General George Casey, according to John Podhoretz of the New York Post has been notified that he will be replaced as the top American military commander in Iraq.
YESTERDAY, the man directly responsible for conducting the war in Iraq received semi-official notice that he’ll soon be relieved of his post. It’s ironic that the semi-official notice came in a front-page New York Times story, considering how hostile the paper has been to the war effort and the Bush administration generally - and how profoundly angry senior Bush officials are at the Times.
Welcome to 2007. Democrats rule Capitol Hill, and the Bush White House is using The Times to deliver a message. Who says things never change in Washington?

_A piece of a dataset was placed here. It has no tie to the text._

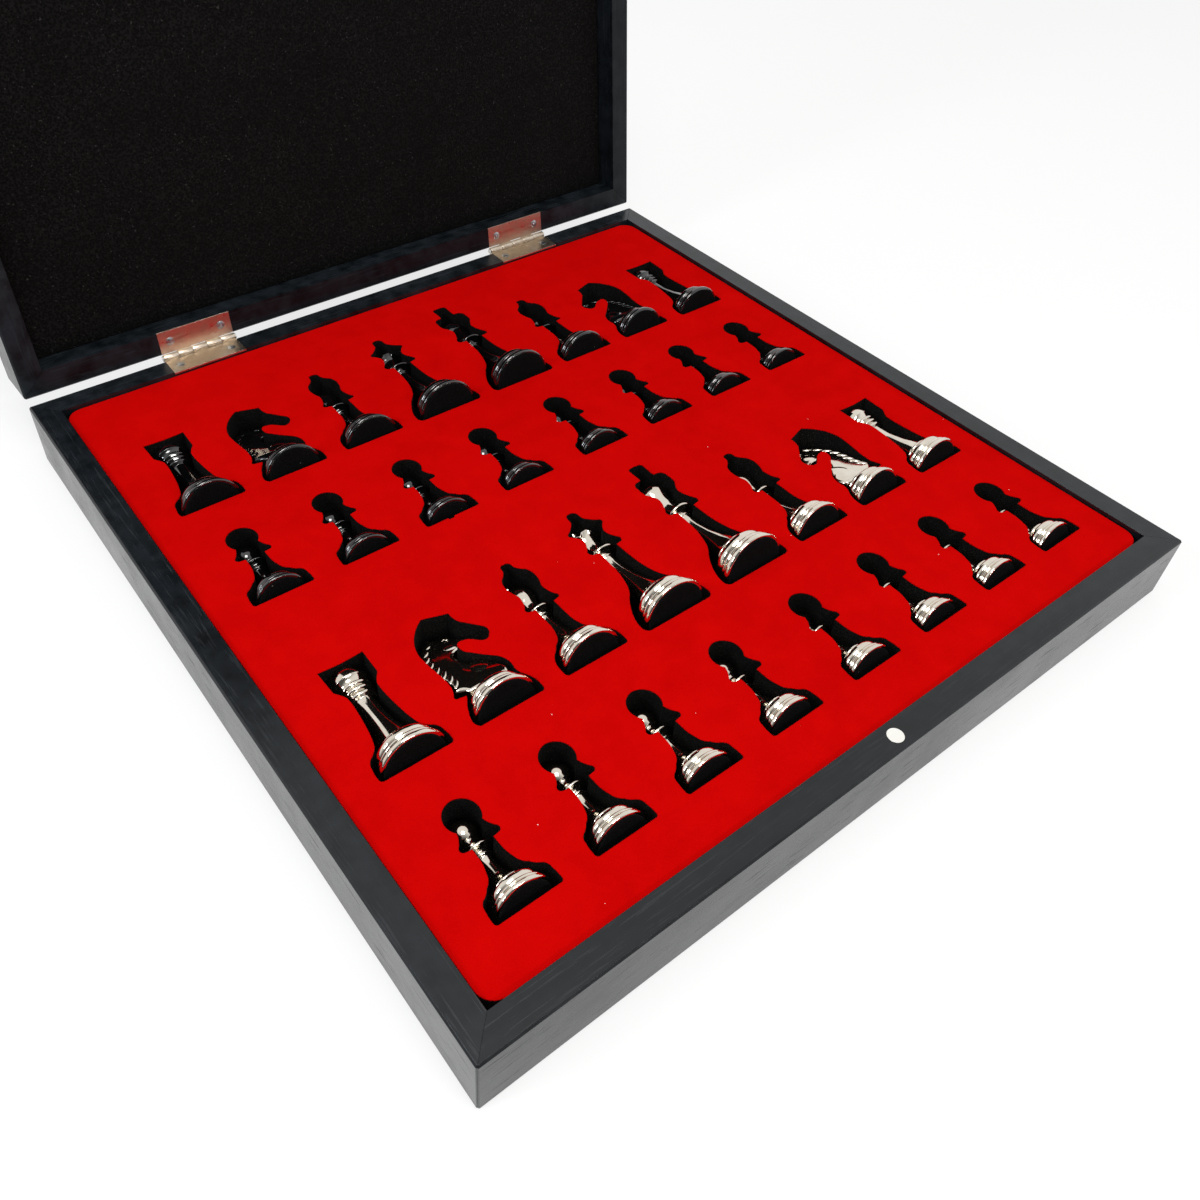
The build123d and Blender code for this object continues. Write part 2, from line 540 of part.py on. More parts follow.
def main():
    # Base
    for side, rail in base_frame().items():
        save(rail, f"base_{side}_rail")
    save(panel(0), "base_bottom_panel")
    plain_width, plain_depth = inner_width - 2 * INSERT_GAP, inner_depth - 2 * INSERT_GAP
    save(slab(plain_width, plain_depth, PANEL, pocket_floor, INSERT_CORNER), "base_foam_underlay")
    for place, quarter in quarters(pocketed(pocket_floor, flock_top - FLOCK)).items():
        save(quarter, f"base_foam_insert_{place}")
    save(pocketed(flock_top - FLOCK, flock_top), "base_flocked_sheet")
    save(magnet(BASE_HEIGHT, True), "base_magnet")
    base_nails = [nail(x, y, base_leaf_top, True) for x, y in nail_places()]
    save(Compound(children=base_nails), "base_hinge_nails")

    # Lid, drawn closed and then swung open
    for side, rail in lid_frame().items():
        save(opened(rail), f"lid_{side}_rail")
    save(opened(panel(lid_top - PANEL)), "lid_top_panel")
    lining_width, lining_depth = inner_width - 2 * LINING_GAP, inner_depth - 2 * LINING_GAP
    lining_low = lid_bottom + LINING_RECESS
    lining = slab(lining_width, lining_depth, lining_low, lid_top - PANEL, LINING_CORNER)
    save(opened(lining), "lid_foam_lining")
    save(opened(magnet(lid_bottom, False)), "lid_magnet")
    lid_nails = [nail(x, y, lid_leaf_bottom, False) for x, y in nail_places()]
    save(opened(Compound(children=lid_nails)), "lid_hinge_nails")

    # Hinges
    for side, middle in HINGE_MIDDLES.items():
        save(leaf(middle, base_leaf_top - LEAF, BASE_KNUCKLES, PIN_RADIUS), f"{side}_hinge_base_leaf")
        bore = PIN_RADIUS + PIN_RUNNING_FIT
        save(opened(leaf(middle, lid_leaf_bottom, LID_KNUCKLES, bore)), f"{side}_hinge_lid_leaf")
        save(hinge_pin(middle), f"{side}_hinge_pin")

    # Chessmen, each a casting with a felt disc under its foot
    models = {(kind, facing): make(facing) for kind, (_, _, _, make) in MEN.items() for facing in (-1, 1)}
    for name, kind, x, front, facing in places():
        pieces = (models[kind, facing], felt_disc(MEN[kind][2]))
        save(Compound(children=[laid(piece, kind, x, front) for piece in pieces]), name)


main()
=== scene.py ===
from math import atan, atan2, cos, degrees, hypot, pi, radians, sin, tan

import bmesh
import bpy
from mathutils import Euler, Matrix, Vector, noise


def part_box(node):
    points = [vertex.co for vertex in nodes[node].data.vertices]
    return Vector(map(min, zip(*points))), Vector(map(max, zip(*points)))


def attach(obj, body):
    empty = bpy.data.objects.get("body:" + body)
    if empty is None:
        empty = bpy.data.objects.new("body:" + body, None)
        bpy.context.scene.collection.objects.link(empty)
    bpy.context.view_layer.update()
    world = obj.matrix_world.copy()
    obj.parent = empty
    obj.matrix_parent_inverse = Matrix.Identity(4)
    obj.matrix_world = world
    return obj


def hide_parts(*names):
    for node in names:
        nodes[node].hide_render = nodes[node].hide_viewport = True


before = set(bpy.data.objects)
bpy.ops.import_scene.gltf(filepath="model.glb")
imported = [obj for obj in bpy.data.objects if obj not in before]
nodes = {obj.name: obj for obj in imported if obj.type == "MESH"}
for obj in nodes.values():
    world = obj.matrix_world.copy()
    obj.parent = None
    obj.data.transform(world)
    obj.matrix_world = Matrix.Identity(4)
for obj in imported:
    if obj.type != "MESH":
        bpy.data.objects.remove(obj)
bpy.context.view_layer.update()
MM = 0.001

# Base and lid frames: eight mitred hardwood rails, stained black, with open pores and a thin
# satin lacquer that lets the grain stand. Their arrises were eased with sandpaper, and the
# lacquer has rubbed a little paler there. Four rails are glued up round each panel.
RAIL_STAIN = (0.0022, 0.0028, 0.0034)
RAIL_STAIN_WORN = (0.022, 0.028, 0.034)
RAIL_LACQUER_ROUGHNESS = 0.2
BASE_SHINE = 0.36
LID_SHINE = 0.14  # the lid was rubbed down duller than the base
ARRIS = 0.35 * MM
OPEN_ANGLE = 97.5  # the lid rails' grain turns with the lid
GRAIN_LIGHT = (0.0045, 0.006, 0.0078)
# Paler bluish specks painted into the open pores.
PALE_PORE_SPECK = (0.012, 0.015, 0.018)
PORE_STRETCH = (45, 900, 900)  # pores per metre along the grain and across it
BAND_STRETCH = (9, 160, 160)


def new_group(name, inputs, outputs):
    """A shader node group with these sockets, given as (type, name, default)."""
    group = bpy.data.node_groups.new(name, "ShaderNodeTree")
    for kind, socket, value in inputs:
        made = group.interface.new_socket(socket, in_out="INPUT", socket_type=kind)
        made.default_value = value
    for kind, socket in outputs:
        group.interface.new_socket(socket, in_out="OUTPUT", socket_type=kind)
    return group, group.nodes.new("NodeGroupInput").outputs, group.nodes.new("NodeGroupOutput").inputs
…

The message: The president has lost confidence in the strategy and tactics designed and implemented by the generals running the war. They have, as the Times put it, “become more fixated on withdrawal than victory.”
The commandant of the Marine Corps, Gen. James T. Conway, told the Times that the president went to the Pentagon a few weeks ago and said flatly, “What I want to hear from you is how we’re going to win, not how we’re going to leave.”
And that’s basically why, according to the Times, “Bush seems all but certain not only to reverse the strategy that Gen. Casey championed, but also to accelerate the general’s departure from Iraq.”
Gen. George Casey is a true military intellectual. A graduate of Georgetown University and the possessor of an advanced degree in international relations, he undertook the mission in Iraq with the knowledge that it was an immensely complicated task.
Perhaps that intellectualism got in the way…..of winning.
I recall the kerfuffle Casey got in back in August, 2005.
The top American commander in Iraq has been privately rebuked by the Bush administration for openly discussing plans to reduce troop levels there next year, The Sunday Telegraph has learned.
President George W Bush personally intervened last week to play down as “speculation” all talk of troop pull-outs because he fears that even discussing options for an “exit strategy” implies weakening resolve
Not only did President Bush have to deal with the anti-war press, but the top general in Iraq was talking out of school. Jack Murtha and his ilk used Casey’s unhelpful remarks in order to undermine our efforts in Iraq.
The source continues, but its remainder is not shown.